American minstrel show performer and manager

Charles H. Duprez (14 March 1833 – August 31, 1902) was an American minstrel show performer and manager. He is best known as one of the principals of the Duprez & Benedict's Minstrels, which was a highly popular American minstrel group in the late 1860s and 1870s.

==Life==
Duprez was originally from France, according to his naturalization record on 29 July 1887 Lowell, Massachusetts, and began performing minstrel shows in 1852 in New Orleans, with a group that became known as Carle, Duprez and Green's Minstrels. By 1858, this group was known as Duprez and Green's, until Green retired in 1865. Lew Benedict (who had joined the group in 1861) bought out Green's share, and the group became known as Duprez & Benedict's Minstrels, which became well known across the United States. Benedict left the group in 1876, but Duprez maintained the group until about 1885, and then purchased the Washington Tavern hotel in Lowell. His effort to revive the hotel's fortunes were unsuccessful, but he continued to work in different capacities in the area's hotel business and operating rides at local amusement parks.

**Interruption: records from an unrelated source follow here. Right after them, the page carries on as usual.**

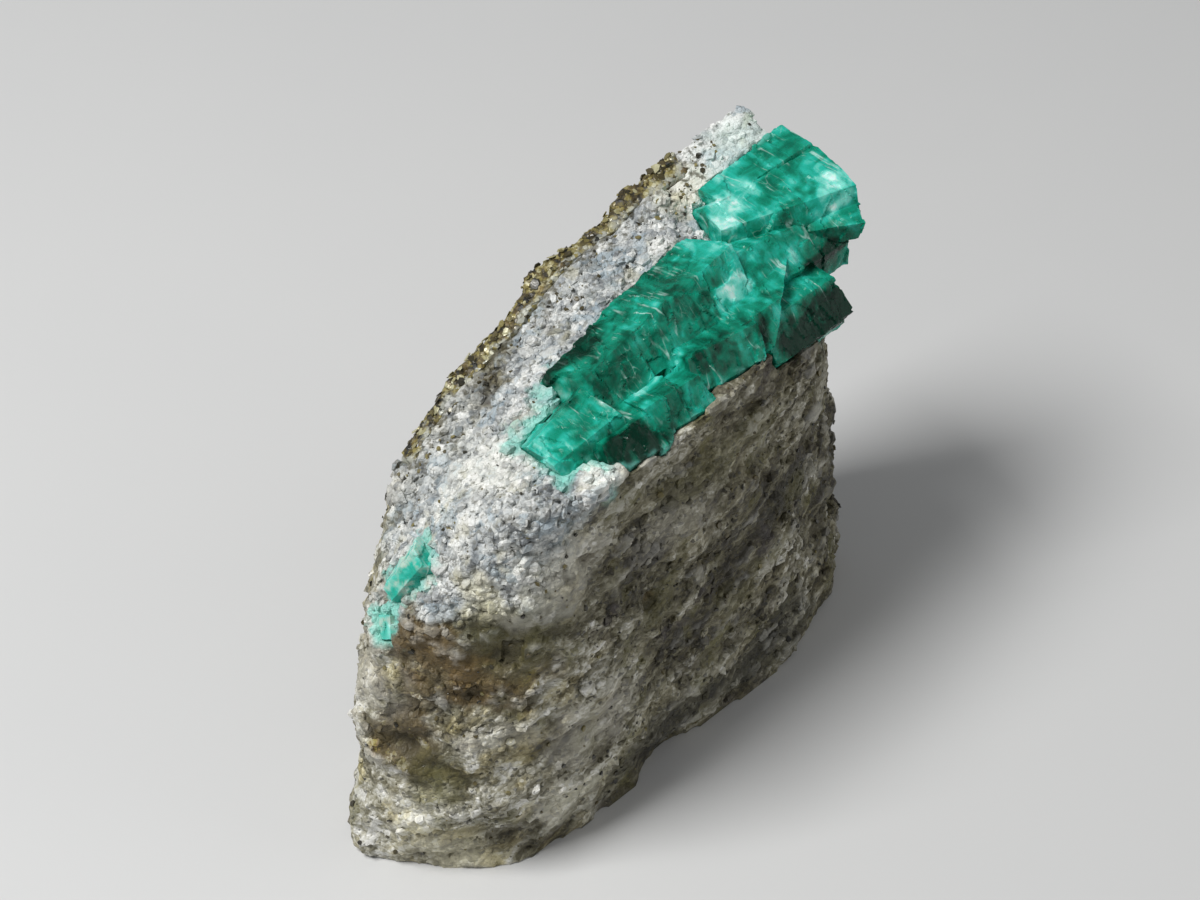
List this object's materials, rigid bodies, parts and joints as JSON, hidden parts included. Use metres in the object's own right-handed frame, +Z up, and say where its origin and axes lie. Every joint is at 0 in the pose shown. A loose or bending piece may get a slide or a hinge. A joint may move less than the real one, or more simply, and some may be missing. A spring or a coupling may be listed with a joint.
{
  "type": "emerald in matrix",
  "caption": "Fractured green emerald crystal seated in a block of pale quartz and grey-brown schist, with a mica rind and a flat base to stand on.",
  "frame": {"origin": "middle of the specimen's length and depth, on the surface that it stands on", "axes": "+X along the block from the rounded near end to the far end under the crystal's tip, -Y the grey broken front, +Z up"},
  "size_m": [0.0898, 0.0374, 0.0691],
  "materials": {
    "quartz_and_schist": "rough broken rock: white and bluish quartz above, grey-brown foliated schist in front, rust stains",
    "weathered_mica": "golden-brown to black flaky mica with small bright flakes",
    "emerald": "translucent mottled green crystal with pale fracture lines and glossy broken faces",
    "emerald_grain": "pale translucent green"
  },
  "bodies": {
    "root": {"matrix": "quartz_and_schist", "mica_rind": "weathered_mica", "emerald_crystal": "emerald", "emerald_grain_upper": "emerald_grain", "emerald_grain_lower": "emerald_grain"}
  },
  "joints": []
}
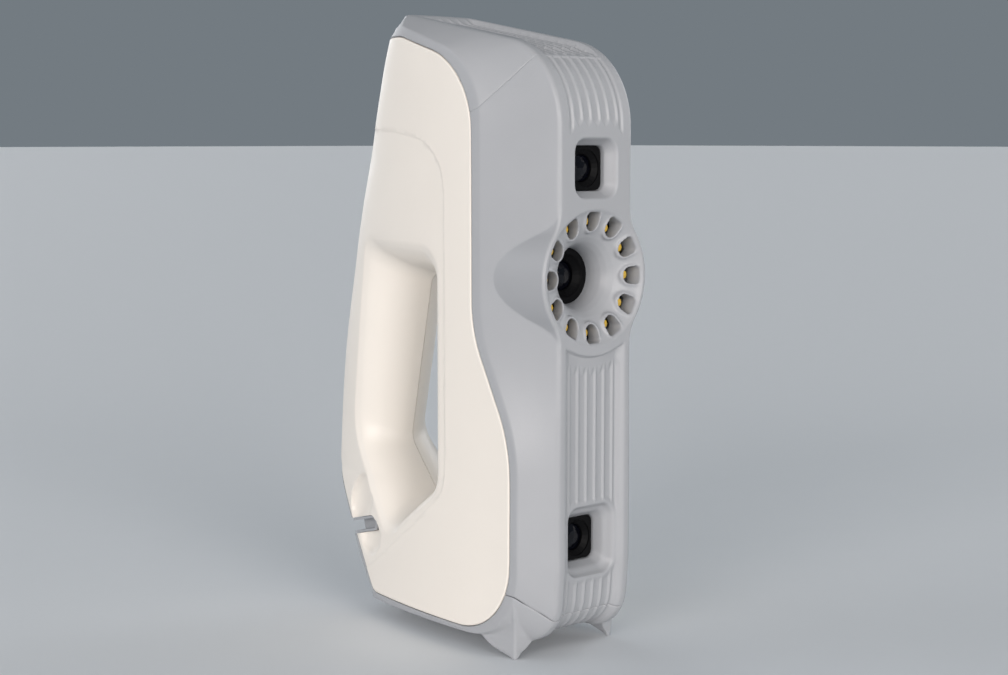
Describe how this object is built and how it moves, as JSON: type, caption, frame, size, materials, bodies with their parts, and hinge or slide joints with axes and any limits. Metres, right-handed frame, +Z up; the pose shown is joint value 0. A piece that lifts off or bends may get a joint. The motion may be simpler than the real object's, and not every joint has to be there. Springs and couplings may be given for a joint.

Shortly before he died, he was running the "boat merry-go-round" at Crescent Park in Providence.

Duprez died of heart failure at the Rhode Island Hospital in Providence, Rhode Island, on August 31, 1902. 1902 obituary reports stated that he was 65 years old at the time of his death, but Edward Le Roy Rice's 1911 Monarchs of Minstrelsy reports that Duprez was born in Paris, France, on March 13, 1830.